Events of interest to the Database Research Group are posted here, and are also mailed to the uw.cs.database newsgroup and the db-faculty, db-grads, db-friends mailing lists. Subscribe to one of these mailing lists to receive e-mail notification of upcoming events.

The DB group meets Wednesday afternoons at 2:30pm. The list below gives the times and locations of upcoming meetings. Each meeting lasts for an hour and features either a local speaker or, on Seminar days, an invited outside speaker. Everyone is welcome to attend.

### Fall 2013 Events

 DB Meeting: Wednesday September 18, 2:30pm, DC 1331 Speaker: Anil Goel, SAP Waterloo Title: The SAP HANA Platform Abstract: I will talk about the challenges and R&D agenda that we are tackling for SAP HANA Platform, and our global collaborative research model.

 DB Event: Monday September 23, 1:30pm, DC 1331 Speaker: Rizwan Mian, Queen's University Title: Smart Spending: Determining Cost-Effective Resource Configurations for Executing Data-Intensive Workloads in Public Clouds Abstract: The rate of data growth in many domains is challenging our ability to manage and analyze it. Consequently, we see the emergence of computing systems that attempt to efficiently process /data-intensive/applications or I/O bound applications with large data. /Cloud computing/offers “infinite” resources on demand, and on a pay-as-you-go basis. As a result, it has gained interest for large-scale data processing. Given this supposedly infinite resource set, a /provisioning/process is needed to determine appropriate resources for data processing or workload execution. The prevalent data processing architectures do not usually employ provisioning techniques available in a public cloud, and existing provisioning techniques have largely ignored data-intensive applications in public clouds. My Phd work takes a step towards bridging the gap between existing data processing approaches and the provisioning techniques available in a public cloud, such that the monetary cost of executing data-intensive workloads is minimized. I formulate the problem of provisioning and include constructs to exploit a cloud’s elasticity to include any number of resources prior to execution. The provisioning is modeled as a search problem, and standard search heuristics are used to solve it. I propose a novel framework for resource provisioning in a cloud environment. My framework allows pluggable cost and performance models. I instantiate the framework by developing various search algorithms, cost and performance models to support the search for an effective resource configuration. I consider data-intensive workloads that consist of transactional, analytical or mixed workloads for evaluation, and access multiple database tenants. The workloads are based on standard TPC benchmarks. In addition, the user preferences on response time or throughput are expressed as constraints. My propositions and their results are validated in a real public cloud, namely the Amazon cloud. The evaluation supports the claim that the framework is an effective tool for provisioning database workloads in a public cloud with minimal dollar cost.

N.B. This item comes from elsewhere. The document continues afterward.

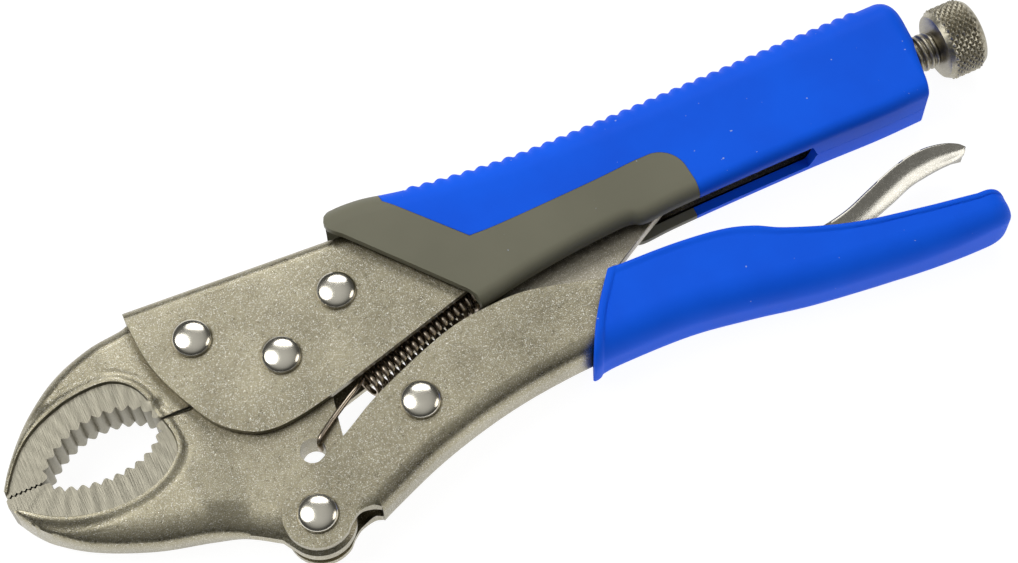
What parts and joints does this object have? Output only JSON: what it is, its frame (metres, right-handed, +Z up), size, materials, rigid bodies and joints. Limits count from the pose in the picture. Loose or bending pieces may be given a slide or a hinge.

 DB Meeting: Wednesday September 25, 2:30pm, DC 1331 Speaker: Peter Bumbulis, SAP Waterloo Title: Storage class memory and its potential impact on database systems Abstract: To reduce latency, memory bus attached storage is becoming available. To take full advantage of the latency improvements, the software stack needs to be redesigned. In this talk I'll discuss some of the challenges along the way.

 DB Meeting: Wednesday October 2, 2:30pm, DC 1331 Speaker: David Toman Title: Merge-Joins for Free Abstract: In execution of relational queries, ordered properties of relations allow the use of computationally preferable algorithms, such as the merge-join'' algorithm. In common implementations of relational systems, multiple join algorithms'' are present to account for these situations. In this talk I will revisit this design choice and argue that similar effect can be achieved using simple nested-loops join'' with the help of appropriately augmented access paths.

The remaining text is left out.